OCHA raporuna göre 29 Nisan 2019’dan 10 Şubat 2020’ye kadar olan 10 aya yakın süre içinde İdlib’de 1710 sivil hayatını kaybetmiştir. Bunların 337’si kadın, 503’ü çocuktur. Bu toplamda rejim bölgesinde ölen sivillerin sayısı yalnızca 93’tür sivildir. Bunların da 23’ü kadın 28’i çocuktur. Bu rakamlar, Esad ordusu ve Rus savaş uçaklarının sorumlu oldukları sivil kayıpların silahlı muhalefetin yol açtıkları kayıpların katbekat üstüne çıktığını ortaya koyuyor.
OKULLAR, HASTANELER KAPANDI
Raporda İdlib’de sağlık hizmetlerinin de geçen aralık ayı sonrasında ciddi bir şekilde aksadığı aktarılıyor. Hastane, sağlık ocağı, bakım merkezi, seyyar klinik gibi toplam 72 sağlık tesisi kapanmıştır. Toplam 191 doktor, 304 hemşire ve 55 ebenin görev yaptığı bu tesislerin kapanması aylık düzenli görülen 106 bin vizitenin askıya alınması sonucunu doğurmuştur. Yapılamayan önemli ameliyat sayısı 1690 olarak gösteriliyor.
OCHA raporunda İdlib’de eğitim faaliyetinin da büyük ölçüde durduğu anlatılıyor. Kapanan okulların sayısı 180’dir. Zaten göç alan yerleşimlerdeki okulların çoğu yeni gelenler için sığınma barınaklarına dönmüştür. OCHA, okul çağında olup eğitimleri yer değiştirme nedeniyle etkilenen çocukların sayısını 180 bin olarak veriyor. Bu öğrenciler aileleri ile birlikte yollarda, sığınabildikleri yerlerde ya da açıkta yaşama tutunmaya çalışmaktadır.

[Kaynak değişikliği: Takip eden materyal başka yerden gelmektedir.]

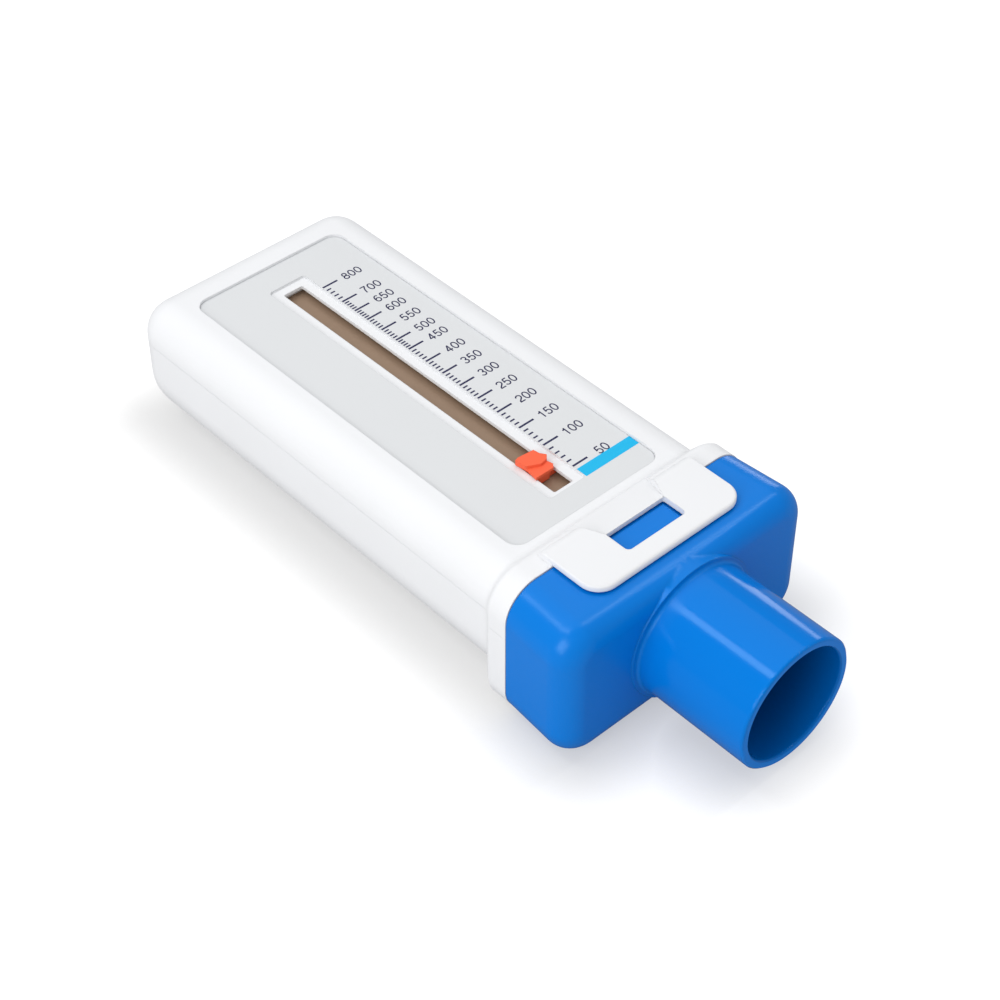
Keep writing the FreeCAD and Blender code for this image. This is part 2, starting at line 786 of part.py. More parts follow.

Bu metni okuduktan sonra köşe yazısını tamamlayan fotoğraftaki çocuğun yerinde bir yakınınızın olduğunu düşünün. Bir an gözlerinizi kapatıp açıkta, soğukta o bavulların, yatağın üstünde oturan çocukların kendi çocuklarınız ya da yeğenleriniz olduğunu düşünün.
İdlib’de yaşanan insanlık felaketine şimdi bir daha bakabilirsiniz. İdlib’e hoş geldiniz...
Önemli Not: Bu yazının geçilmesinden sonra dün akşam saatlerinde OCHA’nın tepe yöneticisi olan BM İnsani Yardım Direktörü Mark Lowcock , İdlib’deki duruma ilişkin yeni bir açıklama yaptı. Lowcock, açıklamasında 1 Aralık 2019 tarihinden sonra İdlib’de yerinden olan insanların sayısının 900 bine yükseldiğini bildirdi. Bu durumda OCHA’nın 12 Şubat’taki 800 bin tespitinden sonraki 5 gün içinde İdlib’de 100 bin kişilik yeni bir göç hareketinin yaşandığı ortaya çıkıyor.